As we’ve written before, Apple has created Siri in a modular manner, so that it could easily replace her Nuance-powered speech recognition engine with a similar piece of software. Siri since its inception has been reliant on Nuance technology, but things look to be changing sooner than later.
The company is reportedly assembling an in-house team of speech synthesis and voice recognition experts tasked with developing a proprietary technology that could supplant Nuance and give the personal assistant a “neural network” boost…
Reporting for Wired, writer Robert McMillan reminds us that Apple is yet to adopt neural network algorithms used by Google and Microsoft for Google Now and Skype Translate, respectively.
Though Apple is famously secretive about its internal operations – and did not provide comment for this article – it seems that the company previously licensed voice recognition technology from Nuance — perhaps the best known speech recognition vendor.
But those in the tight-knit community of artificial intelligence researchers believe this is about to change.
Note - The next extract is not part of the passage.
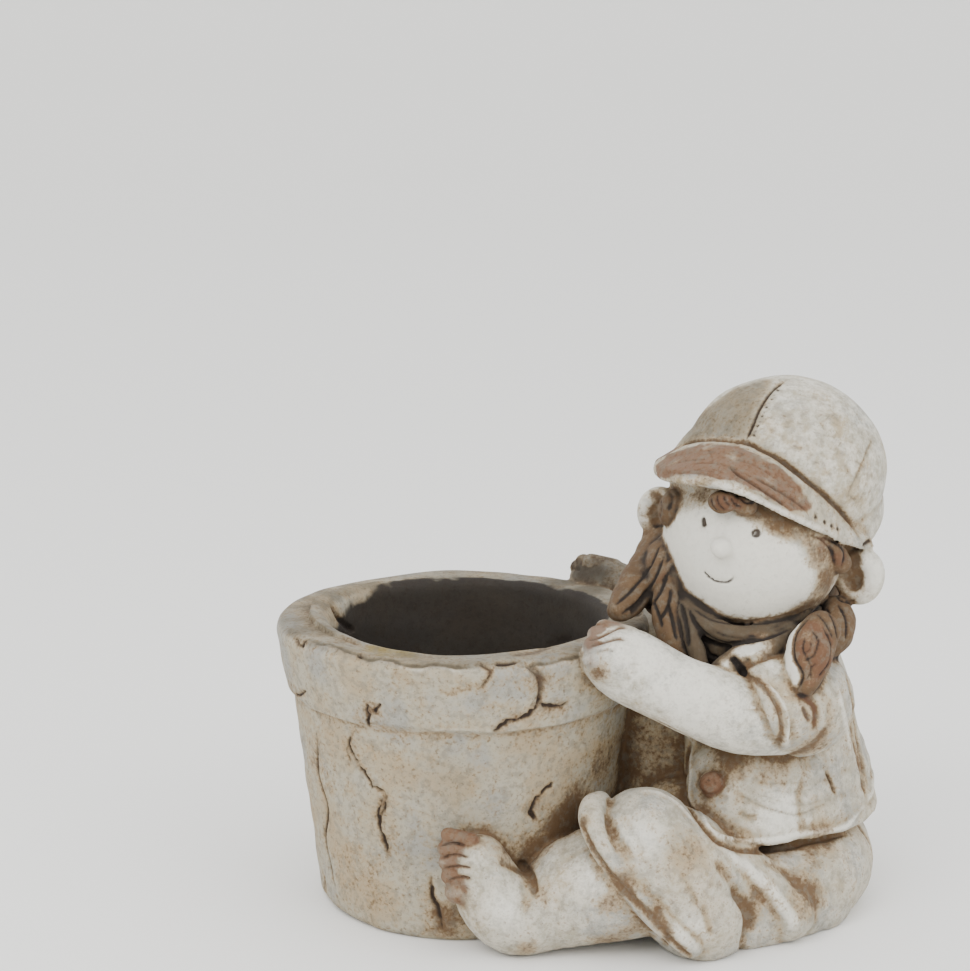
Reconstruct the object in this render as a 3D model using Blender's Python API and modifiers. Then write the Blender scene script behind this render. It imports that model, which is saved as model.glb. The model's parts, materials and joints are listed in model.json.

It’s clear, they say, that Apple has formed its own speech recognition team and that a neural-net-boosted Siri is on the way.
Note that the Nuance CEO himself confirmed last month that Siri uses his company’s voice recognition algorithms. The Wired report quotes Abdel-rahman Mohamed, a researcher at the University of Toronto who believes, having been approached by Apple, that the company is “building a very strong team for speech recognition research.”
Apple’ another speech research hire: Arnab Ghoshal, a researcher from the University of Edinburgh. The story goes on to list a number of related hires Apple’s made in years past, including former Microsoftie Alex Acero who now works for the Siri team and former Nuance Siri project manager Gunnar Evermann.
Talk of Apple potentially supplanting Nuance with own technology dates back to the last summer, when a report by Xconomy alleged that Apple had assembled an internal team led by Gunnar Evermann. The group is apparently headquartered in the Cambridge Innovation Center in Cambridge, Massachusetts.
In addition, several former employees of VoiceSignal Technologies, a speech software firmed acquired by Nuance, reportedly appear in leading roles as well, with former Nuance Vice President of Research, Larry Gillick, listed as Siri’s Chief Speech Scientist.
Don McAllaster, identified as Siri’s Senior Research Scientist, used to work with Gillick when both were at Dragon Systems, another speech firm. Apple is believed to have previously purchased personal assistant startup Cue and a speech recognition company called Novauris to bolster the Siri team.
Founded in March 2002 by well-known speech researchers and ex Dragon Systems engineers, Nouvaris provides technology found in various products by such companies as Verizon Wireless, Panasonic, Alpine and BMW.
This is all very interesting, even more so in light of recent reports that Nuance is up for sale, with Samsung listed as a potential suitor. Notably, activist investor Carl Icahn holds an ownership stake in Nuance.
Plugging an in-house speech synthesis and recognition software into Siri would presumably result in faster responses and greater accuracy due to the AI and voice recognition segments of Siri being both developed and integrated under the same roof.
Siri in iOS 8 responds faster due to an improved streaming voice recognition that turns speech to text in real-time, similar to Google Now.
The operating system update will integrate Siri with Shazam for easy music recognition, add a cool ‘OK Siri’ feature (there’s a jailbreak tweak for that) and let you purchase iTunes content directly in Siri’s interface.
And if iOS 8 code strings are an indication, Apple is planning to open up the feature to third-party apps and enable Siri-powered queries on a next-generation Apple TV.